JSON records of objects
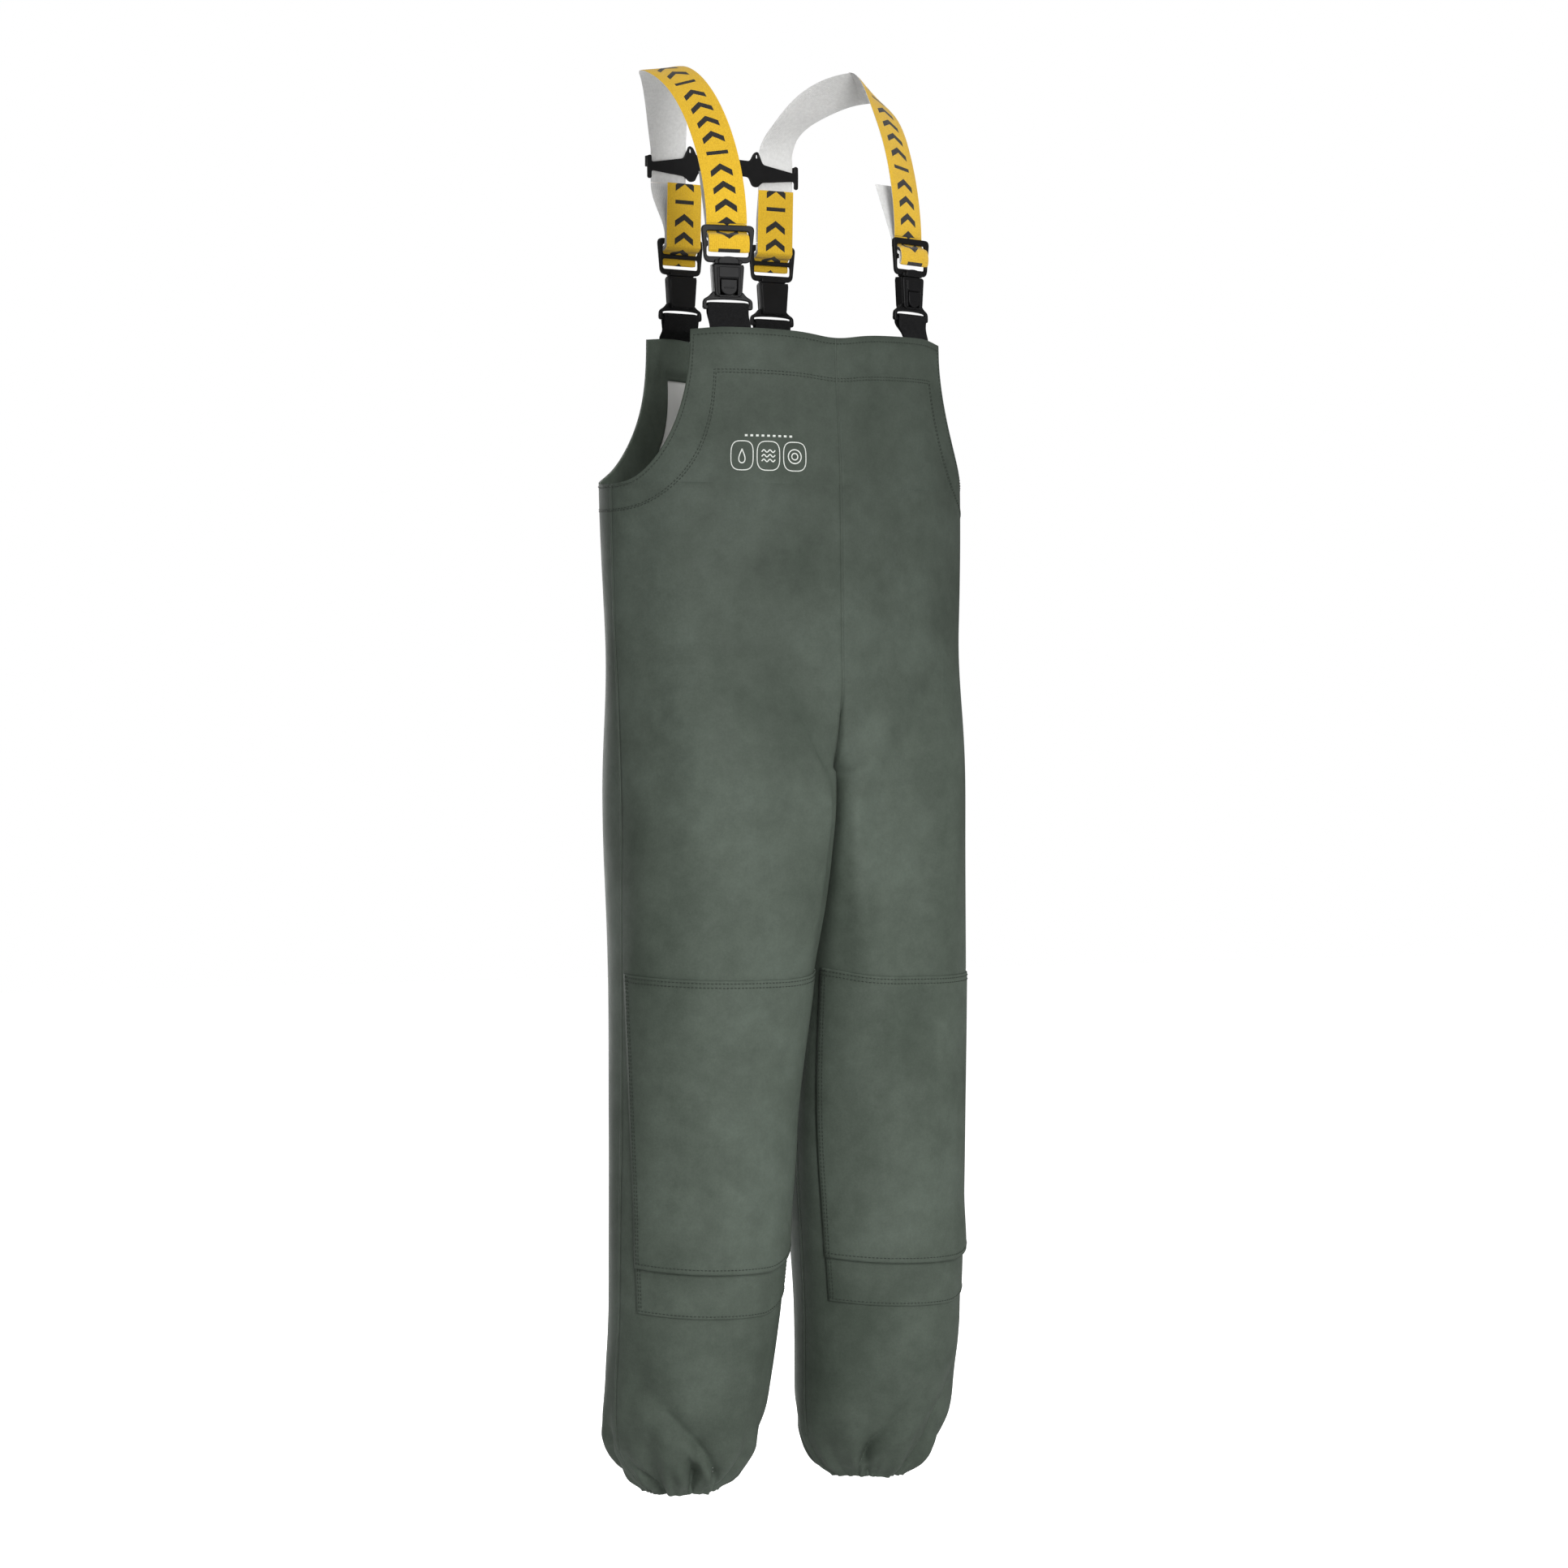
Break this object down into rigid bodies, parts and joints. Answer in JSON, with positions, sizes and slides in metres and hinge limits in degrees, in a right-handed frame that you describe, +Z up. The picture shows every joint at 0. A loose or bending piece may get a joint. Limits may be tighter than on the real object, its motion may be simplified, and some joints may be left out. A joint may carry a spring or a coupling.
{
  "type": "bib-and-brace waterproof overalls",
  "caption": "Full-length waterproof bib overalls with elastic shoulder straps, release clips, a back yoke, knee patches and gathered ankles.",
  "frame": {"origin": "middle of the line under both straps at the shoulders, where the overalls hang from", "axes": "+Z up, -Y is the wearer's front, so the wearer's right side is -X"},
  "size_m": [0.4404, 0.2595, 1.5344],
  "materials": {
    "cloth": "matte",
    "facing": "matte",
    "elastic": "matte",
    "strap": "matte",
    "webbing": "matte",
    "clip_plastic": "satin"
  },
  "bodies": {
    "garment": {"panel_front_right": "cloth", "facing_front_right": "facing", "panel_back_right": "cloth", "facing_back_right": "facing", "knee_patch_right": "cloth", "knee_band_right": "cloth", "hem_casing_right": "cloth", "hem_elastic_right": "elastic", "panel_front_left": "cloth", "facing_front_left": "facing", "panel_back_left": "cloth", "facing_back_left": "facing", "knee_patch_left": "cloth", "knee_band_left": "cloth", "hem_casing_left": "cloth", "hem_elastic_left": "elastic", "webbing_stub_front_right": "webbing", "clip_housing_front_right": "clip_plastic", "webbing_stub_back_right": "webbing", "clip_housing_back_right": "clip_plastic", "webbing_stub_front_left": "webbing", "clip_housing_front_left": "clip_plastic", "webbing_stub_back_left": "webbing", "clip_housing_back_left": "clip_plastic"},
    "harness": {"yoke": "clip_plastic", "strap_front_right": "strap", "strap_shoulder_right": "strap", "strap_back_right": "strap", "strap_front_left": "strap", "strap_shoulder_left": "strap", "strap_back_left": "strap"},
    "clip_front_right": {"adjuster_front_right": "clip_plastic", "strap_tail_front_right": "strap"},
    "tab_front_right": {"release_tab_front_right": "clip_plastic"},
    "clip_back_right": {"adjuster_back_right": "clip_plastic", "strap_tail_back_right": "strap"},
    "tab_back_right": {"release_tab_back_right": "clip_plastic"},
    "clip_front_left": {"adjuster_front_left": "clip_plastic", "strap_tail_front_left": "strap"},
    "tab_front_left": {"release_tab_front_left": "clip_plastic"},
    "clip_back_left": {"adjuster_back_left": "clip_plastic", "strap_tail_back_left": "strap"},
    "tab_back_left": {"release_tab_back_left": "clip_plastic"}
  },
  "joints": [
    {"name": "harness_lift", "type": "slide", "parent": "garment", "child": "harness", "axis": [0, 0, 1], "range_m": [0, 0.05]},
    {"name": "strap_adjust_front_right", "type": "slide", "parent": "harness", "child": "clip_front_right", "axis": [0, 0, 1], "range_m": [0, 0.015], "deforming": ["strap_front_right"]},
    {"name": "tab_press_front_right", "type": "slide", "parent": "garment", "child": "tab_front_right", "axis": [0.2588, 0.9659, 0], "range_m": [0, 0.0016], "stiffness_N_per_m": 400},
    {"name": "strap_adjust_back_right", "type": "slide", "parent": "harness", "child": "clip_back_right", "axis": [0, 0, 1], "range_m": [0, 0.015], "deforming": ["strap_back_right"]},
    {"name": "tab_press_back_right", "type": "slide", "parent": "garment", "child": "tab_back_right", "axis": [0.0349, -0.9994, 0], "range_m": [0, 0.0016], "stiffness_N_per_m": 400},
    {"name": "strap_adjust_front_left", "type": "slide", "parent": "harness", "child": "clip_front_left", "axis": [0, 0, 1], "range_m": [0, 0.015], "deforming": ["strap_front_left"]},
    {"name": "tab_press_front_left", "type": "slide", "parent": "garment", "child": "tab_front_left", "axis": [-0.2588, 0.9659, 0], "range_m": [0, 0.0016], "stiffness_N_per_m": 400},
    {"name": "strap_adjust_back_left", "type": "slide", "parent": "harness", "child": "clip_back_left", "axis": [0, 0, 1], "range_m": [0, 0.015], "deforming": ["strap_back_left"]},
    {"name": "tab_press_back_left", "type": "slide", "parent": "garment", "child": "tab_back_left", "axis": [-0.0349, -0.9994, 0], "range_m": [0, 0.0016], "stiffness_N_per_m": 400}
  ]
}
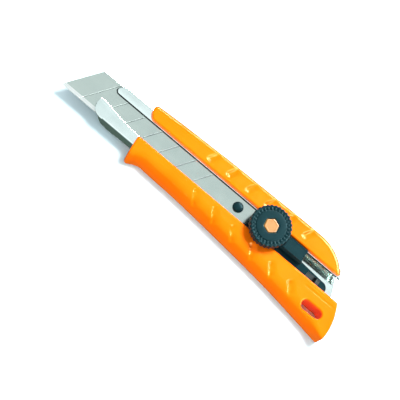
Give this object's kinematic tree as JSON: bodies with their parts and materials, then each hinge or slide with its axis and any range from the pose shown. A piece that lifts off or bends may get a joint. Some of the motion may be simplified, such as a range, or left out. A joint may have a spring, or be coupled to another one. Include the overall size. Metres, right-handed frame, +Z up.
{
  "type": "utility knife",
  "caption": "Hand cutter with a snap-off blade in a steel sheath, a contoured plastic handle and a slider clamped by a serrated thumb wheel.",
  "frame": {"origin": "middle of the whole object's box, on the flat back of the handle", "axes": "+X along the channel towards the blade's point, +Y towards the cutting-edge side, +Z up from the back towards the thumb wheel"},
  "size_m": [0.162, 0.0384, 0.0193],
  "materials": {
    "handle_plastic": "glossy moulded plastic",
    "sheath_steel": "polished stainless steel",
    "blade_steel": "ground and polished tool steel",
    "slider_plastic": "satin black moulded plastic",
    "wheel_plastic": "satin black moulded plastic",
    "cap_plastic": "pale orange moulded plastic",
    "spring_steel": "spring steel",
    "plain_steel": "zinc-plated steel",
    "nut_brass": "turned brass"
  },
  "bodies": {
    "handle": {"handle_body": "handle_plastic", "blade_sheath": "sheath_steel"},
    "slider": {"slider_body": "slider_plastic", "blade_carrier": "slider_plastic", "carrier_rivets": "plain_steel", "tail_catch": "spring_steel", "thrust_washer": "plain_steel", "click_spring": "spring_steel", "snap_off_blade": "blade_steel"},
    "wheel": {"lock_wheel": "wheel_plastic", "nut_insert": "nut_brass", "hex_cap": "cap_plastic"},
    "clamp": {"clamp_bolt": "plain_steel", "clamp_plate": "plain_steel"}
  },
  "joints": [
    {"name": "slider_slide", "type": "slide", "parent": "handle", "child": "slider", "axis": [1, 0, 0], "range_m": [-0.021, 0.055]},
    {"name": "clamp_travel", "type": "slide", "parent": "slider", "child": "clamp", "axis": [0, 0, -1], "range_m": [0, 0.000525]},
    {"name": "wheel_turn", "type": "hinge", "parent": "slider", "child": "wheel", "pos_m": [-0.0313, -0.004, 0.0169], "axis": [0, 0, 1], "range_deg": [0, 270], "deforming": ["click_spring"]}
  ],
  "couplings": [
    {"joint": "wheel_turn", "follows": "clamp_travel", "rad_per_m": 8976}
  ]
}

▸ Task prompt
Return all of the entries word for word.

▸ Exercise response
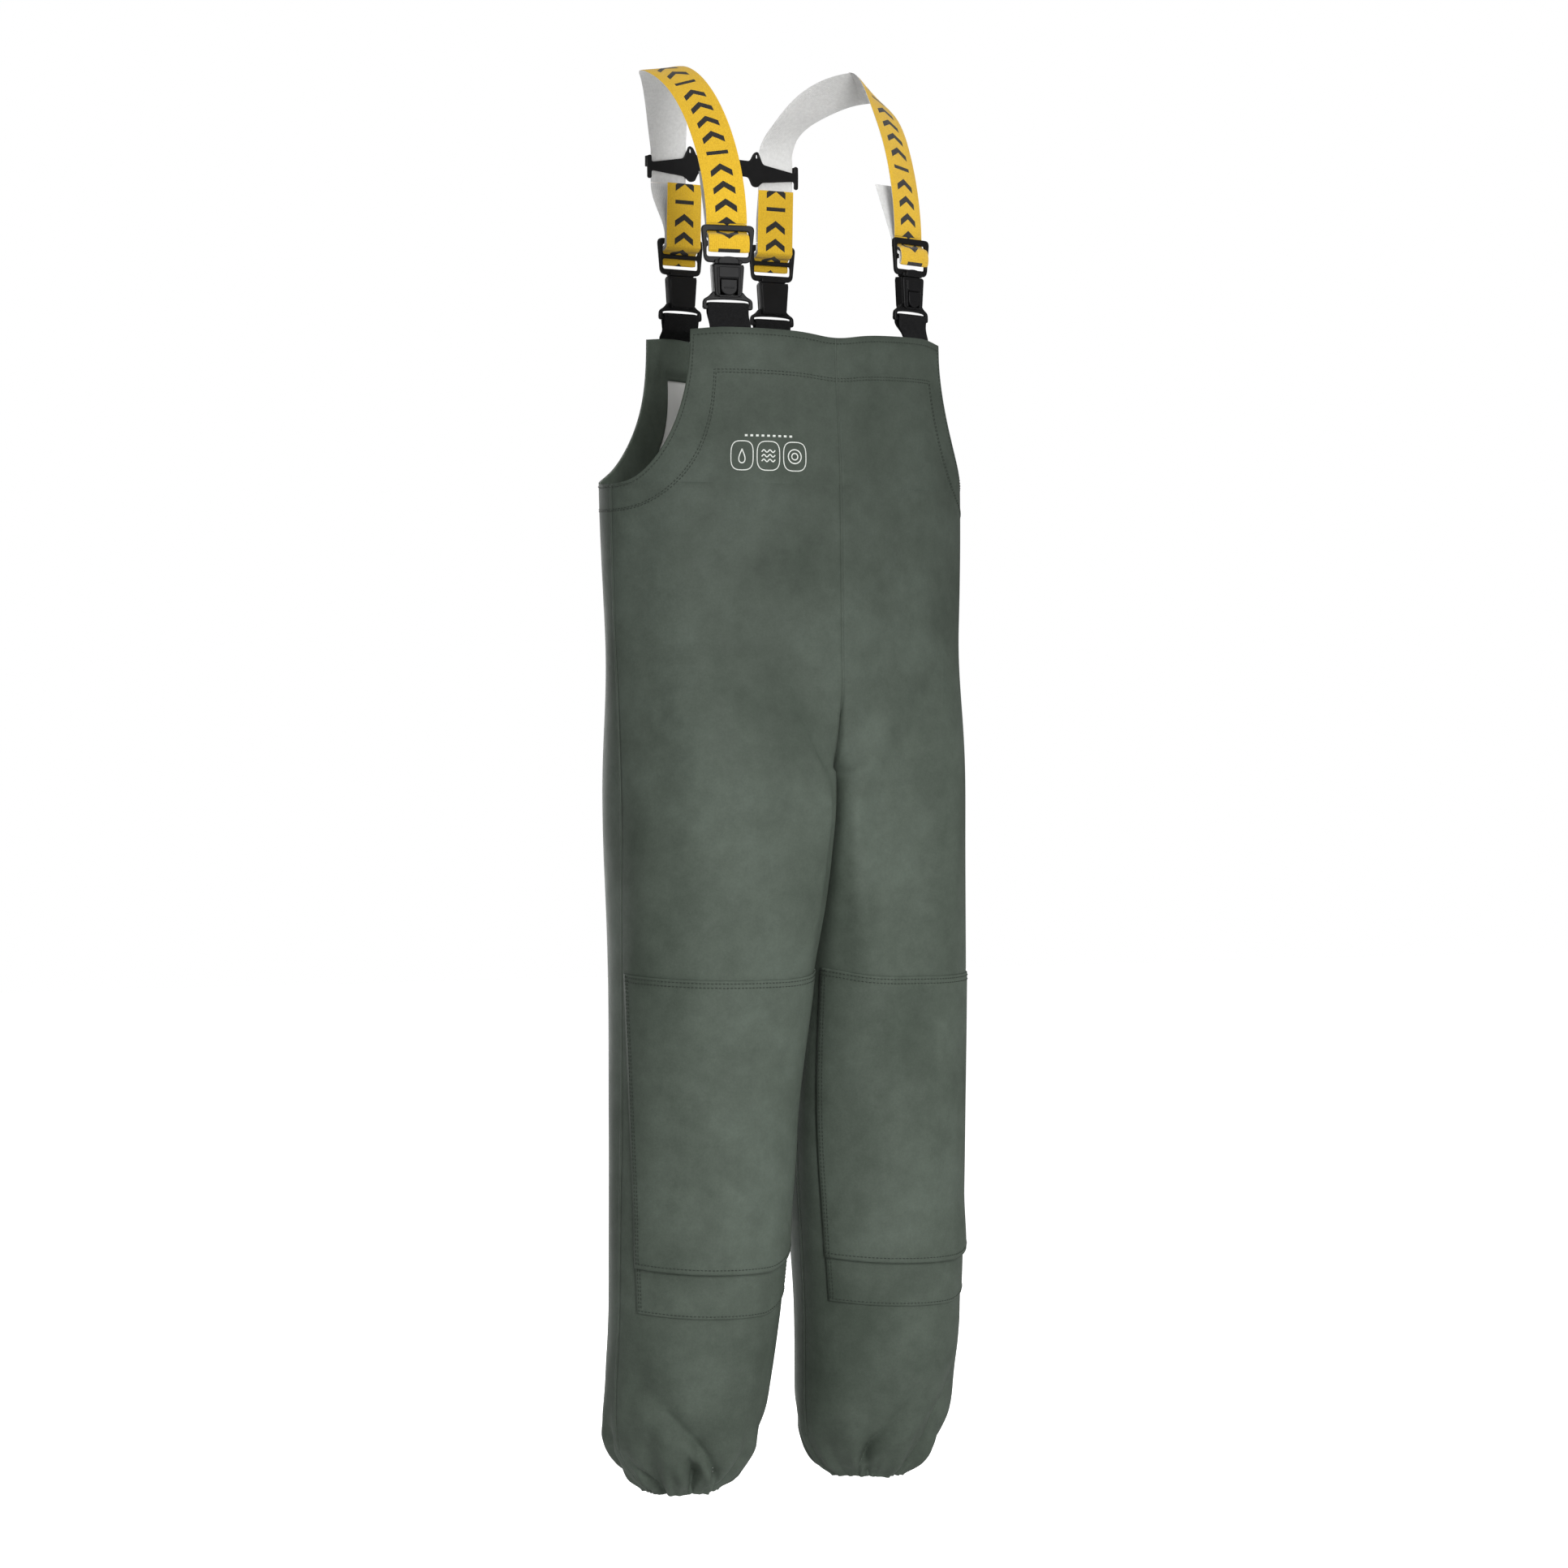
Break this object down into rigid bodies, parts and joints. Answer in JSON, with positions, sizes and slides in metres and hinge limits in degrees, in a right-handed frame that you describe, +Z up. The picture shows every joint at 0. A loose or bending piece may get a joint. Limits may be tighter than on the real object, its motion may be simplified, and some joints may be left out. A joint may carry a spring or a coupling.
{
  "type": "bib-and-brace waterproof overalls",
  "caption": "Full-length waterproof bib overalls with elastic shoulder straps, release clips, a back yoke, knee patches and gathered ankles.",
  "frame": {"origin": "middle of the line under both straps at the shoulders, where the overalls hang from", "axes": "+Z up, -Y is the wearer's front, so the wearer's right side is -X"},
  "size_m": [0.4404, 0.2595, 1.5344],
  "materials": {
    "cloth": "matte",
    "facing": "matte",
    "elastic": "matte",
    "strap": "matte",
    "webbing": "matte",
    "clip_plastic": "satin"
  },
  "bodies": {
    "garment": {"panel_front_right": "cloth", "facing_front_right": "facing", "panel_back_right": "cloth", "facing_back_right": "facing", "knee_patch_right": "cloth", "knee_band_right": "cloth", "hem_casing_right": "cloth", "hem_elastic_right": "elastic", "panel_front_left": "cloth", "facing_front_left": "facing", "panel_back_left": "cloth", "facing_back_left": "facing", "knee_patch_left": "cloth", "knee_band_left": "cloth", "hem_casing_left": "cloth", "hem_elastic_left": "elastic", "webbing_stub_front_right": "webbing", "clip_housing_front_right": "clip_plastic", "webbing_stub_back_right": "webbing", "clip_housing_back_right": "clip_plastic", "webbing_stub_front_left": "webbing", "clip_housing_front_left": "clip_plastic", "webbing_stub_back_left": "webbing", "clip_housing_back_left": "clip_plastic"},
    "harness": {"yoke": "clip_plastic", "strap_front_right": "strap", "strap_shoulder_right": "strap", "strap_back_right": "strap", "strap_front_left": "strap", "strap_shoulder_left": "strap", "strap_back_left": "strap"},
    "clip_front_right": {"adjuster_front_right": "clip_plastic", "strap_tail_front_right": "strap"},
    "tab_front_right": {"release_tab_front_right": "clip_plastic"},
    "clip_back_right": {"adjuster_back_right": "clip_plastic", "strap_tail_back_right": "strap"},
    "tab_back_right": {"release_tab_back_right": "clip_plastic"},
    "clip_front_left": {"adjuster_front_left": "clip_plastic", "strap_tail_front_left": "strap"},
    "tab_front_left": {"release_tab_front_left": "clip_plastic"},
    "clip_back_left": {"adjuster_back_left": "clip_plastic", "strap_tail_back_left": "strap"},
    "tab_back_left": {"release_tab_back_left": "clip_plastic"}
  },
  "joints": [
    {"name": "harness_lift", "type": "slide", "parent": "garment", "child": "harness", "axis": [0, 0, 1], "range_m": [0, 0.05]},
    {"name": "strap_adjust_front_right", "type": "slide", "parent": "harness", "child": "clip_front_right", "axis": [0, 0, 1], "range_m": [0, 0.015], "deforming": ["strap_front_right"]},
    {"name": "tab_press_front_right", "type": "slide", "parent": "garment", "child": "tab_front_right", "axis": [0.2588, 0.9659, 0], "range_m": [0, 0.0016], "stiffness_N_per_m": 400},
    {"name": "strap_adjust_back_right", "type": "slide", "parent": "harness", "child": "clip_back_right", "axis": [0, 0, 1], "range_m": [0, 0.015], "deforming": ["strap_back_right"]},
    {"name": "tab_press_back_right", "type": "slide", "parent": "garment", "child": "tab_back_right", "axis": [0.0349, -0.9994, 0], "range_m": [0, 0.0016], "stiffness_N_per_m": 400},
    {"name": "strap_adjust_front_left", "type": "slide", "parent": "harness", "child": "clip_front_left", "axis": [0, 0, 1], "range_m": [0, 0.015], "deforming": ["strap_front_left"]},
    {"name": "tab_press_front_left", "type": "slide", "parent": "garment", "child": "tab_front_left", "axis": [-0.2588, 0.9659, 0], "range_m": [0, 0.0016], "stiffness_N_per_m": 400},
    {"name": "strap_adjust_back_left", "type": "slide", "parent": "harness", "child": "clip_back_left", "axis": [0, 0, 1], "range_m": [0, 0.015], "deforming": ["strap_back_left"]},
    {"name": "tab_press_back_left", "type": "slide", "parent": "garment", "child": "tab_back_left", "axis": [-0.0349, -0.9994, 0], "range_m": [0, 0.0016], "stiffness_N_per_m": 400}
  ]
}
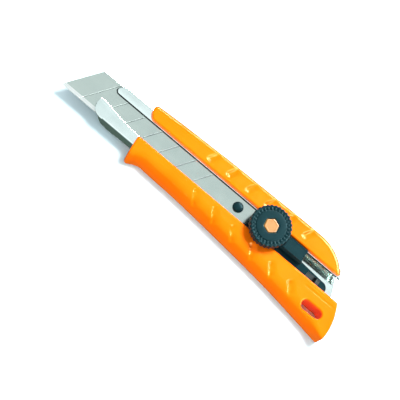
Give this object's kinematic tree as JSON: bodies with their parts and materials, then each hinge or slide with its axis and any range from the pose shown. A piece that lifts off or bends may get a joint. Some of the motion may be simplified, such as a range, or left out. A joint may have a spring, or be coupled to another one. Include the overall size. Metres, right-handed frame, +Z up.
{
  "type": "utility knife",
  "caption": "Hand cutter with a snap-off blade in a steel sheath, a contoured plastic handle and a slider clamped by a serrated thumb wheel.",
  "frame": {"origin": "middle of the whole object's box, on the flat back of the handle", "axes": "+X along the channel towards the blade's point, +Y towards the cutting-edge side, +Z up from the back towards the thumb wheel"},
  "size_m": [0.162, 0.0384, 0.0193],
  "materials": {
    "handle_plastic": "glossy moulded plastic",
    "sheath_steel": "polished stainless steel",
    "blade_steel": "ground and polished tool steel",
    "slider_plastic": "satin black moulded plastic",
    "wheel_plastic": "satin black moulded plastic",
    "cap_plastic": "pale orange moulded plastic",
    "spring_steel": "spring steel",
    "plain_steel": "zinc-plated steel",
    "nut_brass": "turned brass"
  },
  "bodies": {
    "handle": {"handle_body": "handle_plastic", "blade_sheath": "sheath_steel"},
    "slider": {"slider_body": "slider_plastic", "blade_carrier": "slider_plastic", "carrier_rivets": "plain_steel", "tail_catch": "spring_steel", "thrust_washer": "plain_steel", "click_spring": "spring_steel", "snap_off_blade": "blade_steel"},
    "wheel": {"lock_wheel": "wheel_plastic", "nut_insert": "nut_brass", "hex_cap": "cap_plastic"},
    "clamp": {"clamp_bolt": "plain_steel", "clamp_plate": "plain_steel"}
  },
  "joints": [
    {"name": "slider_slide", "type": "slide", "parent": "handle", "child": "slider", "axis": [1, 0, 0], "range_m": [-0.021, 0.055]},
    {"name": "clamp_travel", "type": "slide", "parent": "slider", "child": "clamp", "axis": [0, 0, -1], "range_m": [0, 0.000525]},
    {"name": "wheel_turn", "type": "hinge", "parent": "slider", "child": "wheel", "pos_m": [-0.0313, -0.004, 0.0169], "axis": [0, 0, 1], "range_deg": [0, 270], "deforming": ["click_spring"]}
  ],
  "couplings": [
    {"joint": "wheel_turn", "follows": "clamp_travel", "rad_per_m": 8976}
  ]
}